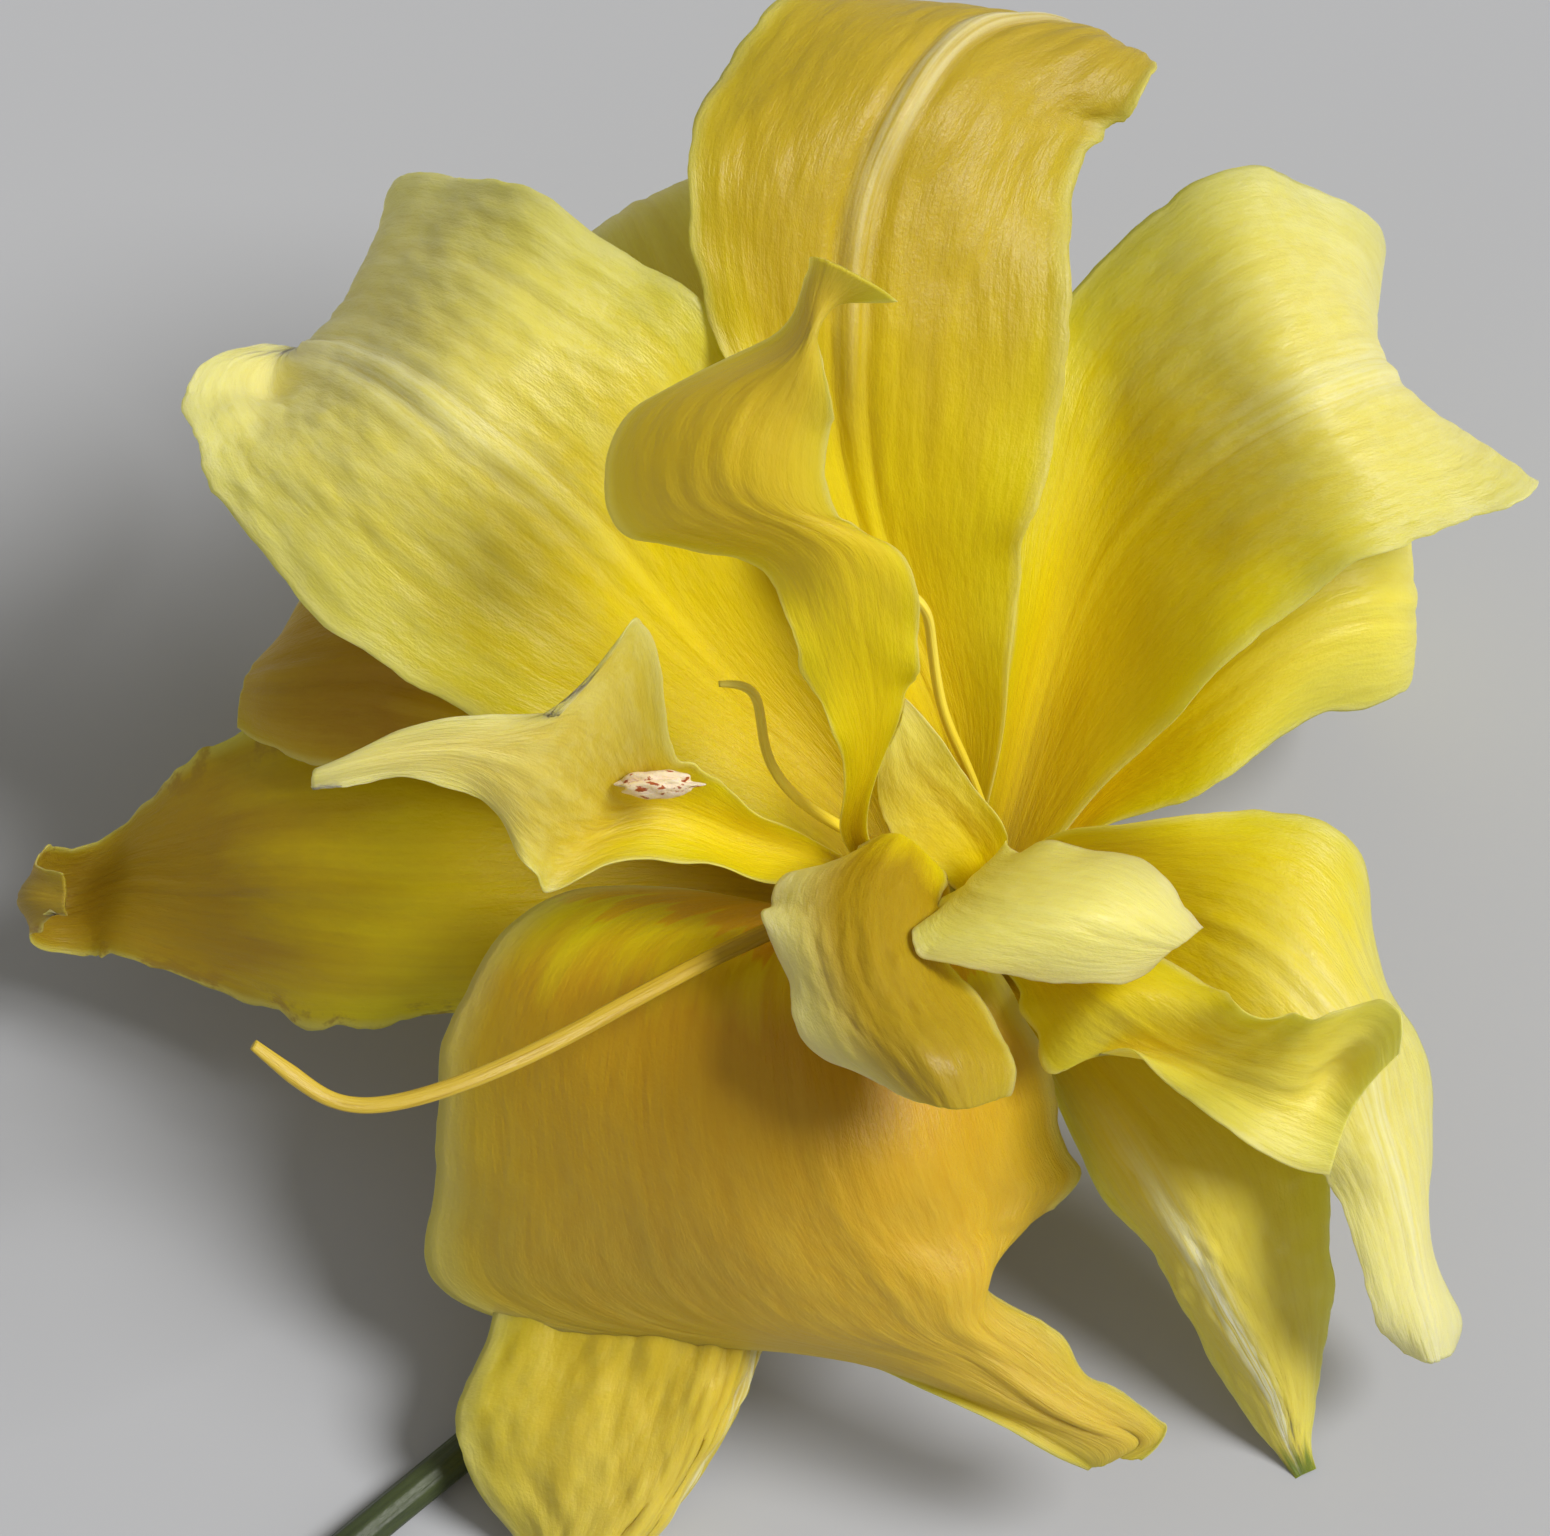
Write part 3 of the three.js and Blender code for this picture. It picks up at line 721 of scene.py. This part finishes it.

---

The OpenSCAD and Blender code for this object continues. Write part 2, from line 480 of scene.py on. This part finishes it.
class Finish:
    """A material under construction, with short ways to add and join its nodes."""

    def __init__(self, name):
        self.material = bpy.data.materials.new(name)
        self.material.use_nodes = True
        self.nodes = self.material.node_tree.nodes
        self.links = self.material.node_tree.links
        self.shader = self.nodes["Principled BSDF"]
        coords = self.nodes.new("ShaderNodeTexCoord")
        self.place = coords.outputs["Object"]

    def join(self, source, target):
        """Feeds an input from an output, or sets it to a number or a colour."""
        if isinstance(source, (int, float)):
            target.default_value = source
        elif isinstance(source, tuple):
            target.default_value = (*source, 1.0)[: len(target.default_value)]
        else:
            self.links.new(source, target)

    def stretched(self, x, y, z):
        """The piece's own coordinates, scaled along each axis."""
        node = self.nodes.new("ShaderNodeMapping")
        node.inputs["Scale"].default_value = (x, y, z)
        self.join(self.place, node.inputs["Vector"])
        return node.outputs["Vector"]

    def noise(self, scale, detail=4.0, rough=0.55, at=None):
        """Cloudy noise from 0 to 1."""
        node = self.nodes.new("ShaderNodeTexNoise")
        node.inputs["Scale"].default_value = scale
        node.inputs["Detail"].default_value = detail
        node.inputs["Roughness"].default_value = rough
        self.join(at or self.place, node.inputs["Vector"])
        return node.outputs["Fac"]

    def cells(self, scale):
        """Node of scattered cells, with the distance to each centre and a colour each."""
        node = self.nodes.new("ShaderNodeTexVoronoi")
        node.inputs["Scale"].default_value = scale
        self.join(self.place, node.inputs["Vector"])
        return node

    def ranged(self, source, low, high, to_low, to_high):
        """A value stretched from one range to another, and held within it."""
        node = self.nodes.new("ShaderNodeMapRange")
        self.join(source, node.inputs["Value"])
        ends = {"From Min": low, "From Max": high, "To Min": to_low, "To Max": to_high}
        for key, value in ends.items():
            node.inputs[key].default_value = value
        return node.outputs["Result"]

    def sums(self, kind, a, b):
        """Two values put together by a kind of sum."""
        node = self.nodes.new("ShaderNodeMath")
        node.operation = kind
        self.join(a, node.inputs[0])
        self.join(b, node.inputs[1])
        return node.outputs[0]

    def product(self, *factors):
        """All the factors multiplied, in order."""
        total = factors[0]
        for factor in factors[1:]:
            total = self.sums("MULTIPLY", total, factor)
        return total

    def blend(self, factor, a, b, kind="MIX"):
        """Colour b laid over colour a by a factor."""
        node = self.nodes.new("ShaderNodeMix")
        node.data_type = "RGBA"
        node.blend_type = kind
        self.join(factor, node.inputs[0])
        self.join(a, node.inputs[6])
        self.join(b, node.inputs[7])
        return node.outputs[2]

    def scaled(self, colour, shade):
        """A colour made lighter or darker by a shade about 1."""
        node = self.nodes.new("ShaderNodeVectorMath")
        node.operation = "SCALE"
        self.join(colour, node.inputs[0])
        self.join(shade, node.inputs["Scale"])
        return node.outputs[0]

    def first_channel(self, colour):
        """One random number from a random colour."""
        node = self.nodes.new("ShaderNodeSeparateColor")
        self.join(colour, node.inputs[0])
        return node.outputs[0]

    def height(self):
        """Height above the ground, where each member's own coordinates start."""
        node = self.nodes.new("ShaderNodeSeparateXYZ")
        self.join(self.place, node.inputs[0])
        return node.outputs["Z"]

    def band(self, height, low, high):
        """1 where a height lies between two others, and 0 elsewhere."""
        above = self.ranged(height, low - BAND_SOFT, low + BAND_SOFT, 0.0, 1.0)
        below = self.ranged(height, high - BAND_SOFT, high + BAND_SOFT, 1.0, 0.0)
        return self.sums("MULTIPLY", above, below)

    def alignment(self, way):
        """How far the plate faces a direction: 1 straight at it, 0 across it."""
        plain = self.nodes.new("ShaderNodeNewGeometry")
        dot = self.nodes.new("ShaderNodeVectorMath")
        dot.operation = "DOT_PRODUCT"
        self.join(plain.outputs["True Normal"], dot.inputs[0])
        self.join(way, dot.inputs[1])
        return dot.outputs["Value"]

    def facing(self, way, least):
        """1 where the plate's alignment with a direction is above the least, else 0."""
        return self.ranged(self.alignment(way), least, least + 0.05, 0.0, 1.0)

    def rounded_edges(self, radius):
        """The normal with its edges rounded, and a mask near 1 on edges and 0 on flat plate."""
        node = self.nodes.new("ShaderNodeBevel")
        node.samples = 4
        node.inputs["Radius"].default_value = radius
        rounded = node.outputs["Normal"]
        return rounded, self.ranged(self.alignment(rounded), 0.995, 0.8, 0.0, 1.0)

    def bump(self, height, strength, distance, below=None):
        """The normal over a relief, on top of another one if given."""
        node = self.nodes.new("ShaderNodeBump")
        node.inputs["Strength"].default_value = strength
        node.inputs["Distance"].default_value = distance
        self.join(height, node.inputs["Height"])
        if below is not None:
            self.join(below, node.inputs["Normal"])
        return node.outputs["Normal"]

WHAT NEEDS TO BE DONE
Within the listing above, the range opens at the line with "The OpenSCAD and" and closes at the line with "self.links.new(source, target)". Reproduce exactly the lines of that range, including both ends.

COMPLETE RESPONSE
The OpenSCAD and Blender code for this object continues. Write part 2, from line 480 of scene.py on. This part finishes it.
class Finish:
    """A material under construction, with short ways to add and join its nodes."""

    def __init__(self, name):
        self.material = bpy.data.materials.new(name)
        self.material.use_nodes = True
        self.nodes = self.material.node_tree.nodes
        self.links = self.material.node_tree.links
        self.shader = self.nodes["Principled BSDF"]
        coords = self.nodes.new("ShaderNodeTexCoord")
        self.place = coords.outputs["Object"]

    def join(self, source, target):
        """Feeds an input from an output, or sets it to a number or a colour."""
        if isinstance(source, (int, float)):
            target.default_value = source
        elif isinstance(source, tuple):
            target.default_value = (*source, 1.0)[: len(target.default_value)]
        else:
            self.links.new(source, target)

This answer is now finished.